### The task
Return, exactly as written, the lines from the one containing "const stem = new" through the one containing "its curled stem.", with both ends included.

### Data excerpts
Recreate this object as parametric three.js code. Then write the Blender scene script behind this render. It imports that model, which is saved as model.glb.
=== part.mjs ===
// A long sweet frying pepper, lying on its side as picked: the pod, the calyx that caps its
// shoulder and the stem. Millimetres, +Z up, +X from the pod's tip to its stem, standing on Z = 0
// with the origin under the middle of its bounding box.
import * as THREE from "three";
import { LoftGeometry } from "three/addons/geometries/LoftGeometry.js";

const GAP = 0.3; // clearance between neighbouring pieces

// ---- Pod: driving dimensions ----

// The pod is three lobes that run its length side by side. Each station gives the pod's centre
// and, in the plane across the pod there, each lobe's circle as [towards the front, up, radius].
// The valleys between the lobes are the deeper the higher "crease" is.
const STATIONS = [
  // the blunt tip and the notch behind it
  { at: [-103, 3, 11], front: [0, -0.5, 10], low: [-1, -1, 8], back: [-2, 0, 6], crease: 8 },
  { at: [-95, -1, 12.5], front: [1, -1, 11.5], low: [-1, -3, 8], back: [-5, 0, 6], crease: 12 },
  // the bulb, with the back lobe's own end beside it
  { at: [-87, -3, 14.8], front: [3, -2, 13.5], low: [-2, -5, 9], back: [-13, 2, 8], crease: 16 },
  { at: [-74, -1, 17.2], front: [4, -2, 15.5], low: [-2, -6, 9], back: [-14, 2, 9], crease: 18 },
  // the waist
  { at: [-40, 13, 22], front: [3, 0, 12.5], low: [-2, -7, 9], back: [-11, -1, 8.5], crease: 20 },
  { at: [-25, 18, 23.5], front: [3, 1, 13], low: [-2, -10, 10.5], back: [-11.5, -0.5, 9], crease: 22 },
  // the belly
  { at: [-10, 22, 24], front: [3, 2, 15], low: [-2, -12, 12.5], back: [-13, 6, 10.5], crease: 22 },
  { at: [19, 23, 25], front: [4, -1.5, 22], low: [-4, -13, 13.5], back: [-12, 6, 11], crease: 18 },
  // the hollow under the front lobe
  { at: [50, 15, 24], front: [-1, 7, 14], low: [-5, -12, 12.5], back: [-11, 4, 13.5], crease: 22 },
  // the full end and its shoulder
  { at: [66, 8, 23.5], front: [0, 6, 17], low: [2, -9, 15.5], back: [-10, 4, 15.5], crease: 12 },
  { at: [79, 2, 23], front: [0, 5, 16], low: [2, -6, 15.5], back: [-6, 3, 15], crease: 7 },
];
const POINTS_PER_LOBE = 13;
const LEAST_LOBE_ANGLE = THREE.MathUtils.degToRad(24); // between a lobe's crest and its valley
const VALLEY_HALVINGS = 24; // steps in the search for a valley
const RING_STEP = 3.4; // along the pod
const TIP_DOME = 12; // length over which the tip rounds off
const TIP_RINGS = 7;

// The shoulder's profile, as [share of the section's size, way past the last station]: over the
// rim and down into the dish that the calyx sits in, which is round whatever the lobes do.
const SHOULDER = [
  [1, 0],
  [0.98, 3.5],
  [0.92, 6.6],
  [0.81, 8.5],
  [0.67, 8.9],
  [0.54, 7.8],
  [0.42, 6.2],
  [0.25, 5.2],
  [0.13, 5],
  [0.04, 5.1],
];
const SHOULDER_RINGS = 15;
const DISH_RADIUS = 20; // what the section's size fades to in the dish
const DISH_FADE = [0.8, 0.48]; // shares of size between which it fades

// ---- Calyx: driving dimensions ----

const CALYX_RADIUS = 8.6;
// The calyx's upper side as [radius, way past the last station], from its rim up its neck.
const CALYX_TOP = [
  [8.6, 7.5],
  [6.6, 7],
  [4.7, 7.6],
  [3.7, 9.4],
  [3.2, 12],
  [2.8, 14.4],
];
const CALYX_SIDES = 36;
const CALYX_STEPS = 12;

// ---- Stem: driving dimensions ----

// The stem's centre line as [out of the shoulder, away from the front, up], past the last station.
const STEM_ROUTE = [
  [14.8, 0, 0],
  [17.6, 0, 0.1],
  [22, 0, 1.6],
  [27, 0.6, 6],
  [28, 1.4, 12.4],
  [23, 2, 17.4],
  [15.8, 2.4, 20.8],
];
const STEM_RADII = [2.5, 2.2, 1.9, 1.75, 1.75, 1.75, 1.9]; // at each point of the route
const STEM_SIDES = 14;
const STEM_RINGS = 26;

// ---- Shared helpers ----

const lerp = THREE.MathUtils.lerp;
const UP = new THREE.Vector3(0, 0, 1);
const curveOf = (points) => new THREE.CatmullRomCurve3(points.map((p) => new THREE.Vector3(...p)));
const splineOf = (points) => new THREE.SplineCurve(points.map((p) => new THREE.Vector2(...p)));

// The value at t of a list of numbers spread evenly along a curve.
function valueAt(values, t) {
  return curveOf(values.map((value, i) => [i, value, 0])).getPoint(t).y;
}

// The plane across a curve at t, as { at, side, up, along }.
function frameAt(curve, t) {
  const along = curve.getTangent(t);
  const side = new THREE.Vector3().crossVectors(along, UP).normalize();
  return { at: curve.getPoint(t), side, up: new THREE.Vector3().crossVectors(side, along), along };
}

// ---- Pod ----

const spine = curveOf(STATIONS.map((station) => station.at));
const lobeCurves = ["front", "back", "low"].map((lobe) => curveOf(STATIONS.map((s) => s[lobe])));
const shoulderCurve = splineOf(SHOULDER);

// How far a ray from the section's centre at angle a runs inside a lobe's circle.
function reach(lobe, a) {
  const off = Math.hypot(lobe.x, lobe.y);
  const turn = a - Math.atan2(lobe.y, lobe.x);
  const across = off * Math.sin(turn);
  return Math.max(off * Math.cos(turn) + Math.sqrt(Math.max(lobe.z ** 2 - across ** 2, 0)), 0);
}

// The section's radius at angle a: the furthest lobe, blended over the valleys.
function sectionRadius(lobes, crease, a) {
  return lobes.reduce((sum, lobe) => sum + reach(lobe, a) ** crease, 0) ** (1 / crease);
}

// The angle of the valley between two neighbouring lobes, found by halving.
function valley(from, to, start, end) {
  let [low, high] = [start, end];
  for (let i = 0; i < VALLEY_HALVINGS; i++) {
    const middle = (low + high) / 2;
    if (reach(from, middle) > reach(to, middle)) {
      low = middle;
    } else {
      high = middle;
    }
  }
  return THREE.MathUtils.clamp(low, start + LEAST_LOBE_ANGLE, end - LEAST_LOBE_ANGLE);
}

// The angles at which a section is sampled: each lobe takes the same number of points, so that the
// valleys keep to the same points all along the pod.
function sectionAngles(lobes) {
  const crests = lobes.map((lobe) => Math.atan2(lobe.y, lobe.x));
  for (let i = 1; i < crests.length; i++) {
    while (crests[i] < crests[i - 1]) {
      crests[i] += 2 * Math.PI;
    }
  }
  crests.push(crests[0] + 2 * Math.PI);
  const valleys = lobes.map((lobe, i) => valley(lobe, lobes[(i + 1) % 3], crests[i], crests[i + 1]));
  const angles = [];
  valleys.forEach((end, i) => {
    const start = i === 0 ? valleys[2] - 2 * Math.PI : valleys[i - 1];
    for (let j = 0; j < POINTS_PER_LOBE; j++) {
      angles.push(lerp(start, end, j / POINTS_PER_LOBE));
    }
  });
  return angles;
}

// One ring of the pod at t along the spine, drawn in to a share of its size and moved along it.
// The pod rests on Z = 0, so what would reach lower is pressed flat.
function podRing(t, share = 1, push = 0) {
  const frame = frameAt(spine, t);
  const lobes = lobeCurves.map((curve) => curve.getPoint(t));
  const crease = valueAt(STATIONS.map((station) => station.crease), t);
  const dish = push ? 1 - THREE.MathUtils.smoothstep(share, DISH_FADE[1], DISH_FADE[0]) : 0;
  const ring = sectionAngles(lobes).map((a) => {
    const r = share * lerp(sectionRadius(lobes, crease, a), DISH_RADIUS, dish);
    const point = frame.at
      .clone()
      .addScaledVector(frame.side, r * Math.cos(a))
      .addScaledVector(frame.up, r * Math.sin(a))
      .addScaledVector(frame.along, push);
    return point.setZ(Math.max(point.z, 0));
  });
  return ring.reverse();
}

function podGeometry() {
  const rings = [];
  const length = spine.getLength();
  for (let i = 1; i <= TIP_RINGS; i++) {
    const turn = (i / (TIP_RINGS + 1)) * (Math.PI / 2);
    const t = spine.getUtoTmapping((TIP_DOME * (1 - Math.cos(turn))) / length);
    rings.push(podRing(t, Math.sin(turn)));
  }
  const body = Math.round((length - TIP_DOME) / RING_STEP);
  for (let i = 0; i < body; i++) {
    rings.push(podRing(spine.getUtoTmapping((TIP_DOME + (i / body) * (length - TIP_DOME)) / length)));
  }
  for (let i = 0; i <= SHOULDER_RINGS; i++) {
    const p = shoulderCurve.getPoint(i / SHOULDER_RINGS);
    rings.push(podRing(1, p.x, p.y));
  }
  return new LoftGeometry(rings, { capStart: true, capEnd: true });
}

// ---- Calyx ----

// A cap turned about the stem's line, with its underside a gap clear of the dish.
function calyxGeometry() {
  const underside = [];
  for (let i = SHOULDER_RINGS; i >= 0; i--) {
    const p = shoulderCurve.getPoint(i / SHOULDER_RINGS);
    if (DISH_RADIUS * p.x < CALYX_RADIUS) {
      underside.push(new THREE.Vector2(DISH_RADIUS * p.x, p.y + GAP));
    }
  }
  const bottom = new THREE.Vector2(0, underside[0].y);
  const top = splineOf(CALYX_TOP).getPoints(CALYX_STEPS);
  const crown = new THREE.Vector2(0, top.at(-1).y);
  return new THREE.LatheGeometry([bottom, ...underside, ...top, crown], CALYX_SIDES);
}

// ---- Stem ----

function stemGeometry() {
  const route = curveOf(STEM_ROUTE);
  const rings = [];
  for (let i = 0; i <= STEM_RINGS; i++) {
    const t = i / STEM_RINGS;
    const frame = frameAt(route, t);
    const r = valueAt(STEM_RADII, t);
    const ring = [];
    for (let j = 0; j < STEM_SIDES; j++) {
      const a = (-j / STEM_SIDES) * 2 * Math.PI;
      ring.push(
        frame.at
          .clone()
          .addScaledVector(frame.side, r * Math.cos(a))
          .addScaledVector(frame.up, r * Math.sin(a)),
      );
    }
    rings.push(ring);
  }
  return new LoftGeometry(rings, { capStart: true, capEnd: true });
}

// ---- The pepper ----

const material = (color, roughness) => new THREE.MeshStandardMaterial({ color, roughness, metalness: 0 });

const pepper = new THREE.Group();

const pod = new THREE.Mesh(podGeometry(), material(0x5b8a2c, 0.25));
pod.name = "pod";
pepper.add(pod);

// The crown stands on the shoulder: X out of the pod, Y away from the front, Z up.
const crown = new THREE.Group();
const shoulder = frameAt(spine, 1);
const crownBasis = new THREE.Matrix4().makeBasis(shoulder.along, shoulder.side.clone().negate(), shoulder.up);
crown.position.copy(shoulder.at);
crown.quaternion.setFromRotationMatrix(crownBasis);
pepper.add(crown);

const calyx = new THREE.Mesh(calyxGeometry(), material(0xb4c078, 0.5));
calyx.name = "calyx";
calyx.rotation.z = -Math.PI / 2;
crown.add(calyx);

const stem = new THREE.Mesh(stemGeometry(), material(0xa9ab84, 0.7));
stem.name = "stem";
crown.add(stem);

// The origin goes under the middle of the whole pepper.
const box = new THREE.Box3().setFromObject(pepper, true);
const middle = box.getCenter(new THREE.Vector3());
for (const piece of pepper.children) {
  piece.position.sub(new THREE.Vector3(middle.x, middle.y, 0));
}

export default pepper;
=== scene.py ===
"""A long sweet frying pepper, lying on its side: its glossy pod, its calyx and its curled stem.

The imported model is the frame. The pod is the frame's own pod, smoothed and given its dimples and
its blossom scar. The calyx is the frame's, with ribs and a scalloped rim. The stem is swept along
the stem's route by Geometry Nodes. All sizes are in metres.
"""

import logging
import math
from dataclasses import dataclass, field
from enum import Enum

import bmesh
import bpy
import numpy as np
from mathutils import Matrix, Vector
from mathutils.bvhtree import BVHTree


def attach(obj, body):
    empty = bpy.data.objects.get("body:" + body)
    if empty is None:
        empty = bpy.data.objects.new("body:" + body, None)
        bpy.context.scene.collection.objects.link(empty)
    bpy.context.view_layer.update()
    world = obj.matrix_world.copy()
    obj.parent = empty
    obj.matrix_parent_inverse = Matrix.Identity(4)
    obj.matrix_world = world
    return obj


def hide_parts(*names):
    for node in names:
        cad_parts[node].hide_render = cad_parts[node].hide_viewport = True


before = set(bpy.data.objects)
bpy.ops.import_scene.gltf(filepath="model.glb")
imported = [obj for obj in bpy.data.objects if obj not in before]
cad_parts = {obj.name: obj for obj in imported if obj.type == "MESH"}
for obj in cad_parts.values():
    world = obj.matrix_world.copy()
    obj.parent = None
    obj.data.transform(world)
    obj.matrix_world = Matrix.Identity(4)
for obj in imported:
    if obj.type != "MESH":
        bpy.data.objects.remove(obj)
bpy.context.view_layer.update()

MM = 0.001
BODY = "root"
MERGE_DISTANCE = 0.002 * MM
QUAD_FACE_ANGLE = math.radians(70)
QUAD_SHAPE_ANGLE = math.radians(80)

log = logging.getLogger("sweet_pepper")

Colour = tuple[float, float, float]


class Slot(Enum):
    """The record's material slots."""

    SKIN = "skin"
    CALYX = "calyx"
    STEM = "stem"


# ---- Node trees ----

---

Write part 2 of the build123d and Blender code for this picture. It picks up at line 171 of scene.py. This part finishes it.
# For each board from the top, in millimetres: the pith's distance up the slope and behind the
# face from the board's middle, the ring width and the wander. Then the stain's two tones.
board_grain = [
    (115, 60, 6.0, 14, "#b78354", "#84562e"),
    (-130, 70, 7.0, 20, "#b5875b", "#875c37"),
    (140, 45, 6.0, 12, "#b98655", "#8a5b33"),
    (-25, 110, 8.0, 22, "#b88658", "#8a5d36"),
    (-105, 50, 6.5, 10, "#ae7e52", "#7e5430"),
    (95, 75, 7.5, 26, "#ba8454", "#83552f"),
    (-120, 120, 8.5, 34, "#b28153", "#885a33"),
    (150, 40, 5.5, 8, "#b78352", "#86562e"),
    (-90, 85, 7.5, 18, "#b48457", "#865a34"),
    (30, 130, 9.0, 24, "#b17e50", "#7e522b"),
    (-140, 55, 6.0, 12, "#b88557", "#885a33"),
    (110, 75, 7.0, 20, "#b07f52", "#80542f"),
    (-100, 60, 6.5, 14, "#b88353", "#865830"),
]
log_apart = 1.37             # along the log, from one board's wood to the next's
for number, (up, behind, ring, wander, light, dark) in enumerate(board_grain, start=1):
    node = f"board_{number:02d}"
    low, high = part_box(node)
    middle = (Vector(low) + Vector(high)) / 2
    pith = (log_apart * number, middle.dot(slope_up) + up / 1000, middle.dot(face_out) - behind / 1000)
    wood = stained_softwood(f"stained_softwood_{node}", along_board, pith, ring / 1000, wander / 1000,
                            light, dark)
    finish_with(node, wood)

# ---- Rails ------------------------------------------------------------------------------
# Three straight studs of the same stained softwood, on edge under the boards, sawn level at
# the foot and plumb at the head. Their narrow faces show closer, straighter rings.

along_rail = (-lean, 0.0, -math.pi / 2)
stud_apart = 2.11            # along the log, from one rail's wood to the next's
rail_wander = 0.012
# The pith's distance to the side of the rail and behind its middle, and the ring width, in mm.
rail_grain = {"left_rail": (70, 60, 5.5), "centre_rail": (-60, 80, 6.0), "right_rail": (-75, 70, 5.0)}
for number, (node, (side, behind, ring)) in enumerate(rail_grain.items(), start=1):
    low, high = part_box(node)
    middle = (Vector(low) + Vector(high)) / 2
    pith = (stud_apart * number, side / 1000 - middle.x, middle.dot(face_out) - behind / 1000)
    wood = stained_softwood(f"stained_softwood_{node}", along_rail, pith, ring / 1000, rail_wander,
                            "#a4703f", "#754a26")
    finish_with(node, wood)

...

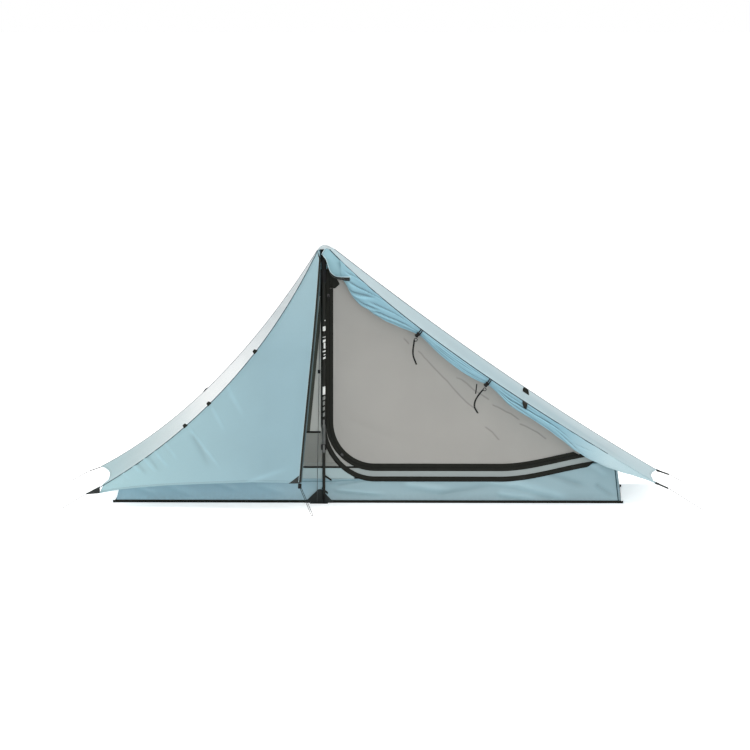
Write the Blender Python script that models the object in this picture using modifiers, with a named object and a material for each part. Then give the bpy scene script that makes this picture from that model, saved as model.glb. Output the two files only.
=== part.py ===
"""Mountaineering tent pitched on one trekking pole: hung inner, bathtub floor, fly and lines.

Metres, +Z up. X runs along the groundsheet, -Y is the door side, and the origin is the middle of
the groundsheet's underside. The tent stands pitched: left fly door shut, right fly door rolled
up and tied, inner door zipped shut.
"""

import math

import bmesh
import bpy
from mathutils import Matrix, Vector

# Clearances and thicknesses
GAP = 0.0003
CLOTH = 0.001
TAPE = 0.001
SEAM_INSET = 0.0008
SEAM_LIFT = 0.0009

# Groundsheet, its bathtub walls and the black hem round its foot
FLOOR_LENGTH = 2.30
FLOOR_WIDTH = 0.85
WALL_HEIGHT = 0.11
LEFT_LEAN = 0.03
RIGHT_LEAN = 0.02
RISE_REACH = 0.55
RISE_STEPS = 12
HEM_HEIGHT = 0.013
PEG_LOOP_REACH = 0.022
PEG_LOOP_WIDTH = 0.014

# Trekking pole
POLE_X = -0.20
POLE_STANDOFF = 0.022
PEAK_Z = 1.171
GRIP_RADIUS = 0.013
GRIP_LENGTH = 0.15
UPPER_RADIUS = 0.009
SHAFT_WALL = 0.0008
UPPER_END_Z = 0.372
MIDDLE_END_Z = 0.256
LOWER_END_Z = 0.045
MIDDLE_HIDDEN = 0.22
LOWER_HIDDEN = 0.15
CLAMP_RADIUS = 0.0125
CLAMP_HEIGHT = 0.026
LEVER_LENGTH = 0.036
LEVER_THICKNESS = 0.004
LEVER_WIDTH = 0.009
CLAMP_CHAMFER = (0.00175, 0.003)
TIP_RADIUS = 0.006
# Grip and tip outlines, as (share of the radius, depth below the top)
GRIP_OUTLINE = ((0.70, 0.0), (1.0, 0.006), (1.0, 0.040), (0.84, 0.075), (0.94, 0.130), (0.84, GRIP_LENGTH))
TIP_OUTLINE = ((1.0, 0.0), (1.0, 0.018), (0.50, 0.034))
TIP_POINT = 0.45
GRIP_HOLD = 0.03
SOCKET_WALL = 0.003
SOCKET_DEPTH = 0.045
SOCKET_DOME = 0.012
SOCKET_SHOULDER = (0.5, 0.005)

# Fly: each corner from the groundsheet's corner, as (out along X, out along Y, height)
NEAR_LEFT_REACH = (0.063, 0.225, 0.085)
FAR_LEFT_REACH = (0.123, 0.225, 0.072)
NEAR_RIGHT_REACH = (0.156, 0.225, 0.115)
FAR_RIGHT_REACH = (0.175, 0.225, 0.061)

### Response
const stem = new THREE.Mesh(stemGeometry(), material(0xa9ab84, 0.7));
stem.name = "stem";
crown.add(stem);

// The origin goes under the middle of the whole pepper.
const box = new THREE.Box3().setFromObject(pepper, true);
const middle = box.getCenter(new THREE.Vector3());
for (const piece of pepper.children) {
  piece.position.sub(new THREE.Vector3(middle.x, middle.y, 0));
}

export default pepper;
=== scene.py ===
"""A long sweet frying pepper, lying on its side: its glossy pod, its calyx and its curled stem.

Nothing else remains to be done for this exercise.